_YOUR TASK_
Repeat the lines that follow, leaving nothing out.

_DATA TO PROCESS_
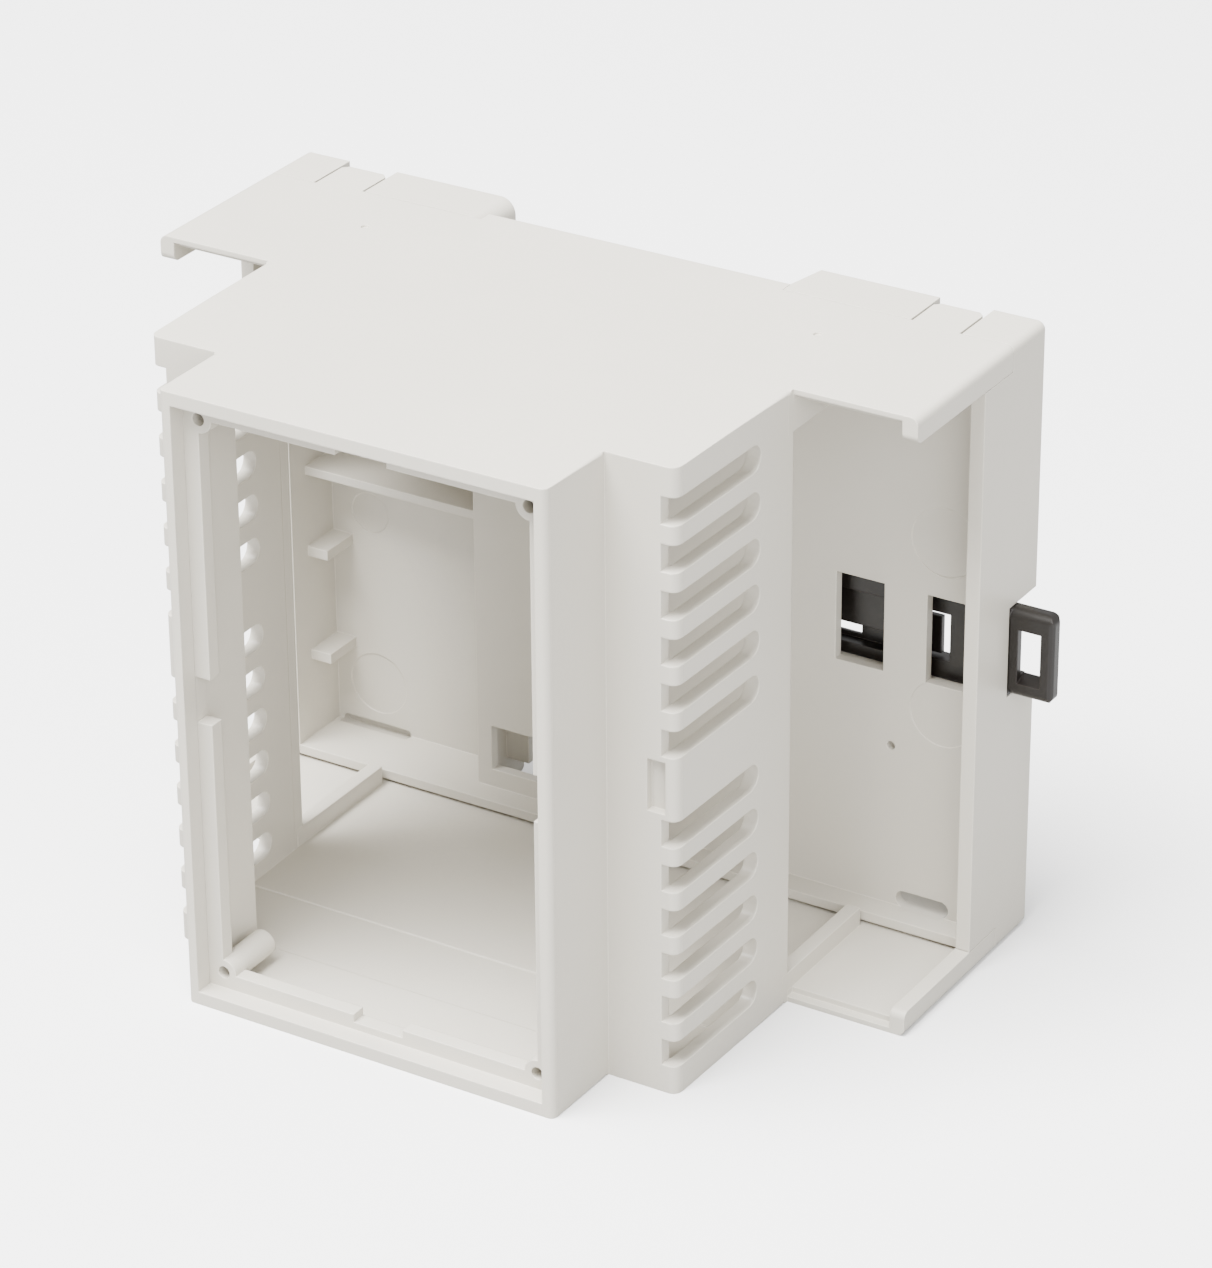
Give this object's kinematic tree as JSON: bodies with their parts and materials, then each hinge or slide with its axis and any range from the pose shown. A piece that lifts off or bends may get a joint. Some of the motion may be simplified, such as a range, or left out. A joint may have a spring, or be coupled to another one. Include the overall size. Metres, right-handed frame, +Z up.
{
  "type": "din rail enclosure",
  "caption": "Stepped open-fronted plastic enclosure with side vents, a separate rear base and a sliding black clip that locks it to a mounting rail.",
  "frame": {"origin": "middle of the flat end face the enclosure stands on", "axes": "+X across the rail towards the clip's handle, +Y from the open front back to the rail, +Z up along the rail"},
  "size_m": [0.095, 0.0586, 0.07],
  "materials": {
    "housing_plastic": "fine matte texture with a soft sheen",
    "base_plastic": "fine matte texture with a soft sheen",
    "clip_plastic": "satin black"
  },
  "bodies": {
    "enclosure": {"housing": "housing_plastic", "base": "base_plastic"},
    "clip": {"rail_clip": "clip_plastic"}
  },
  "joints": [
    {"name": "clip_slide", "type": "slide", "parent": "enclosure", "child": "clip", "axis": [1, 0, 0], "range_m": [0, 0.003], "stiffness_N_per_m": 2500, "springref_m": -0.001}
  ]
}
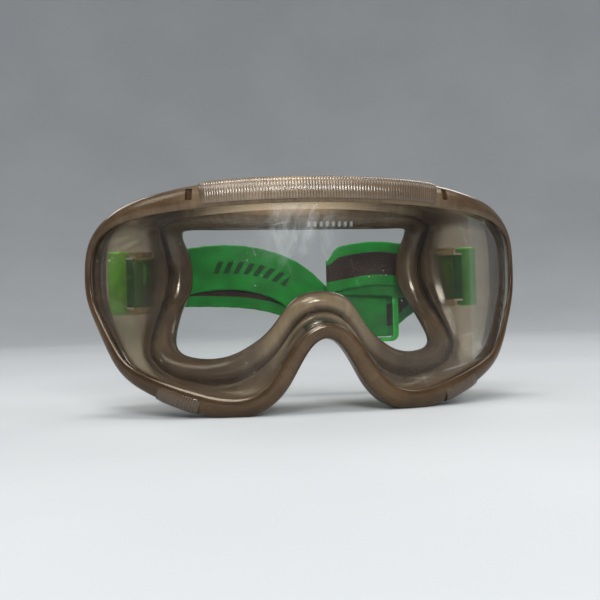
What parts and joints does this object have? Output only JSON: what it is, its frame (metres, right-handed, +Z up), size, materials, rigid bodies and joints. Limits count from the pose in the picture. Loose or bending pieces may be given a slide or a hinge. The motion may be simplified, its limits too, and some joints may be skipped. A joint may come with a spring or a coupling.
{
  "type": "safety goggles",
  "caption": "Wide-vision safety goggles: soft smoky frame with a rolled face seal, one wrapped clear lens, ribbed vent covers, and a green elastic headband on side clips with a slider.",
  "frame": {"origin": "middle of the footprint, on the ground plane under the two cheek lobes", "axes": "+Z up as worn, -Y out through the front of the lens, +X to the wearer's left"},
  "size_m": [0.181, 0.0894, 0.092],
  "materials": {
    "soft_pvc": "glossy smoky translucent soft moulding",
    "lens": "clear, lightly scuffed",
    "vent_pvc": "finely ribbed smoky translucent",
    "clear_plastic": "clear, smoky, glossy",
    "green_plastic": "glossy moulded",
    "green_elastic": "woven elastic with a brown stripe on the inner face"
  },
  "bodies": {
    "frame": {"frame_body": "soft_pvc", "lens": "lens", "top_vent_cover": "vent_pvc", "lower_vent_cover_left": "vent_pvc", "lower_vent_cover_right": "vent_pvc", "strap_bracket_left": "clear_plastic", "strap_bracket_right": "clear_plastic", "strap_clip_left": "green_plastic", "strap_clip_right": "green_plastic"},
    "band_left": {"headband_left_run": "green_elastic"},
    "band_fold": {"headband_fold": "green_elastic"},
    "band_right": {"headband_right_run": "green_elastic"},
    "slider": {"slider": "green_plastic"}
  },
  "joints": [
    {"name": "headband_swing", "type": "hinge", "parent": "frame", "child": "band_left", "pos_m": [-0.077, 0.0107, 0.0527], "axis": [0, 0, 1], "range_deg": [0, 24]},
    {"name": "headband_unfold", "type": "hinge", "parent": "band_left", "child": "band_fold", "pos_m": [0.06, 0.0276, 0.0522], "axis": [0, 0, 1], "range_deg": [0, 36.5]},
    {"name": "headband_right_swing", "type": "hinge", "parent": "frame", "child": "band_right", "pos_m": [0.077, 0.0107, 0.0527], "axis": [0, 0, -1], "range_deg": [0, 15.2]},
    {"name": "slider_slide", "type": "slide", "parent": "band_left", "child": "slider", "axis": [1, 0, 0], "range_m": [-0.005, 0.002]}
  ],
  "couplings": [
    {"joint": "headband_unfold", "follows": "headband_swing", "ratio": 1.5},
    {"joint": "headband_right_swing", "follows": "headband_swing", "ratio": 0.62}
  ]
}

_SOLUTION TO THE PROBLEM_
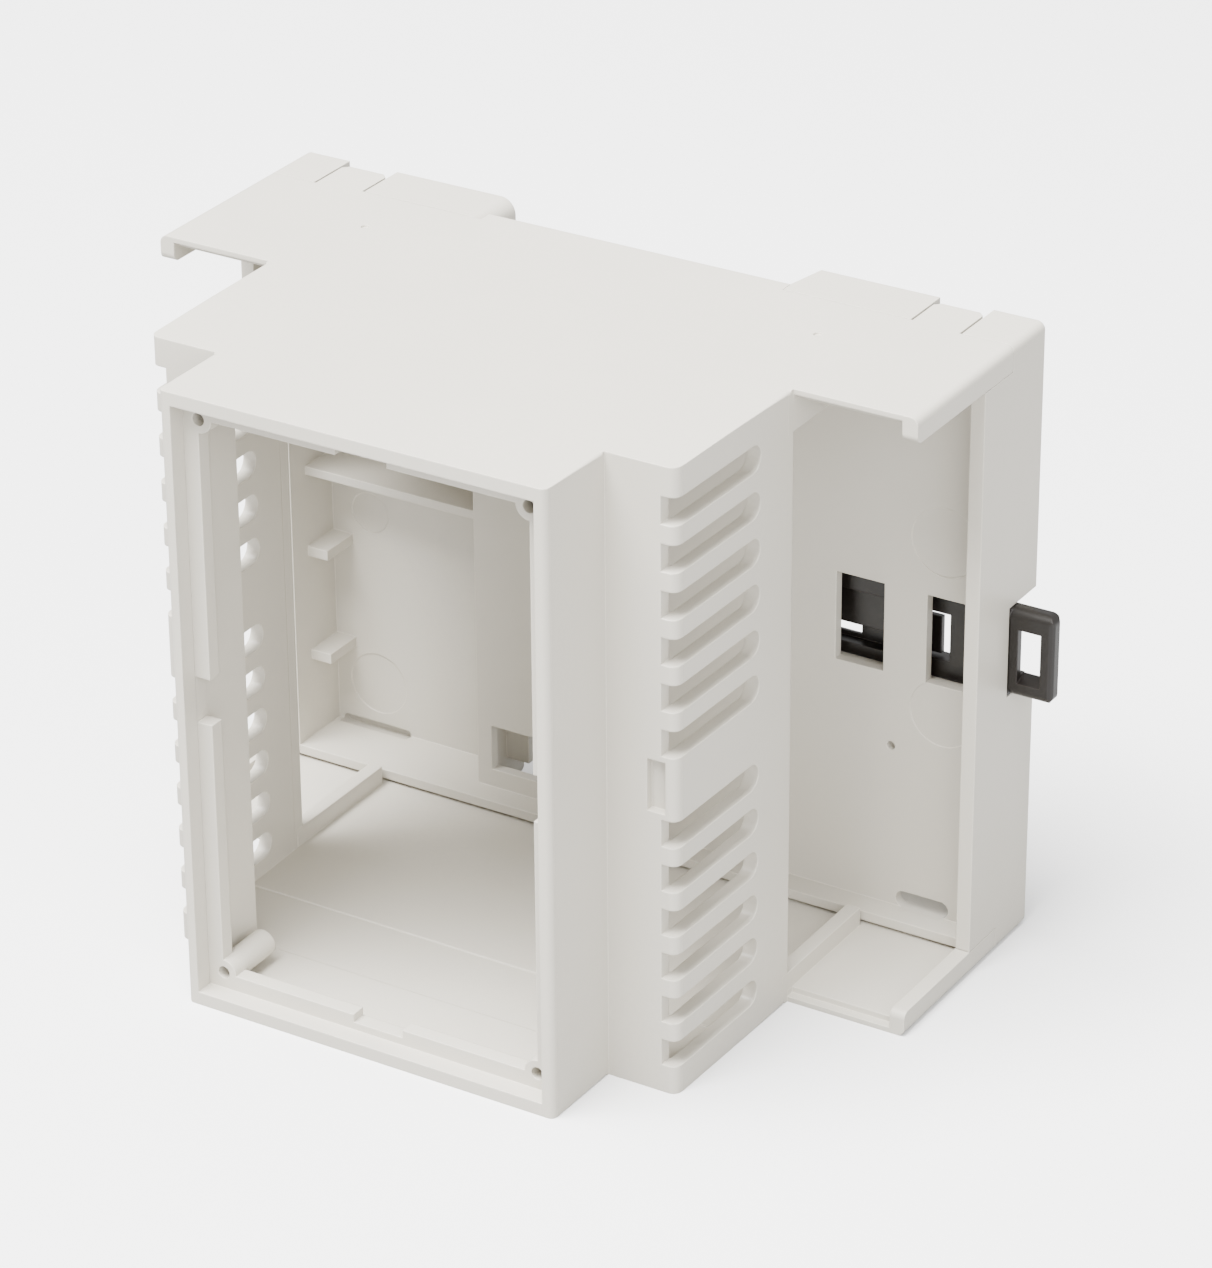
Give this object's kinematic tree as JSON: bodies with their parts and materials, then each hinge or slide with its axis and any range from the pose shown. A piece that lifts off or bends may get a joint. Some of the motion may be simplified, such as a range, or left out. A joint may have a spring, or be coupled to another one. Include the overall size. Metres, right-handed frame, +Z up.
{
  "type": "din rail enclosure",
  "caption": "Stepped open-fronted plastic enclosure with side vents, a separate rear base and a sliding black clip that locks it to a mounting rail.",
  "frame": {"origin": "middle of the flat end face the enclosure stands on", "axes": "+X across the rail towards the clip's handle, +Y from the open front back to the rail, +Z up along the rail"},
  "size_m": [0.095, 0.0586, 0.07],
  "materials": {
    "housing_plastic": "fine matte texture with a soft sheen",
    "base_plastic": "fine matte texture with a soft sheen",
    "clip_plastic": "satin black"
  },
  "bodies": {
    "enclosure": {"housing": "housing_plastic", "base": "base_plastic"},
    "clip": {"rail_clip": "clip_plastic"}
  },
  "joints": [
    {"name": "clip_slide", "type": "slide", "parent": "enclosure", "child": "clip", "axis": [1, 0, 0], "range_m": [0, 0.003], "stiffness_N_per_m": 2500, "springref_m": -0.001}
  ]
}
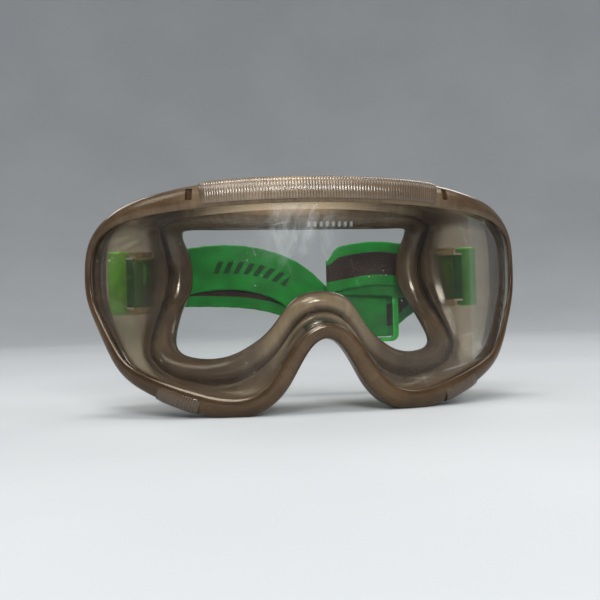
What parts and joints does this object have? Output only JSON: what it is, its frame (metres, right-handed, +Z up), size, materials, rigid bodies and joints. Limits count from the pose in the picture. Loose or bending pieces may be given a slide or a hinge. The motion may be simplified, its limits too, and some joints may be skipped. A joint may come with a spring or a coupling.
{
  "type": "safety goggles",
  "caption": "Wide-vision safety goggles: soft smoky frame with a rolled face seal, one wrapped clear lens, ribbed vent covers, and a green elastic headband on side clips with a slider.",
  "frame": {"origin": "middle of the footprint, on the ground plane under the two cheek lobes", "axes": "+Z up as worn, -Y out through the front of the lens, +X to the wearer's left"},
  "size_m": [0.181, 0.0894, 0.092],
  "materials": {
    "soft_pvc": "glossy smoky translucent soft moulding",
    "lens": "clear, lightly scuffed",
    "vent_pvc": "finely ribbed smoky translucent",
    "clear_plastic": "clear, smoky, glossy",
    "green_plastic": "glossy moulded",
    "green_elastic": "woven elastic with a brown stripe on the inner face"
  },
  "bodies": {
    "frame": {"frame_body": "soft_pvc", "lens": "lens", "top_vent_cover": "vent_pvc", "lower_vent_cover_left": "vent_pvc", "lower_vent_cover_right": "vent_pvc", "strap_bracket_left": "clear_plastic", "strap_bracket_right": "clear_plastic", "strap_clip_left": "green_plastic", "strap_clip_right": "green_plastic"},
    "band_left": {"headband_left_run": "green_elastic"},
    "band_fold": {"headband_fold": "green_elastic"},
    "band_right": {"headband_right_run": "green_elastic"},
    "slider": {"slider": "green_plastic"}
  },
  "joints": [
    {"name": "headband_swing", "type": "hinge", "parent": "frame", "child": "band_left", "pos_m": [-0.077, 0.0107, 0.0527], "axis": [0, 0, 1], "range_deg": [0, 24]},
    {"name": "headband_unfold", "type": "hinge", "parent": "band_left", "child": "band_fold", "pos_m": [0.06, 0.0276, 0.0522], "axis": [0, 0, 1], "range_deg": [0, 36.5]},
    {"name": "headband_right_swing", "type": "hinge", "parent": "frame", "child": "band_right", "pos_m": [0.077, 0.0107, 0.0527], "axis": [0, 0, -1], "range_deg": [0, 15.2]},
    {"name": "slider_slide", "type": "slide", "parent": "band_left", "child": "slider", "axis": [1, 0, 0], "range_m": [-0.005, 0.002]}
  ],
  "couplings": [
    {"joint": "headband_unfold", "follows": "headband_swing", "ratio": 1.5},
    {"joint": "headband_right_swing", "follows": "headband_swing", "ratio": 0.62}
  ]
}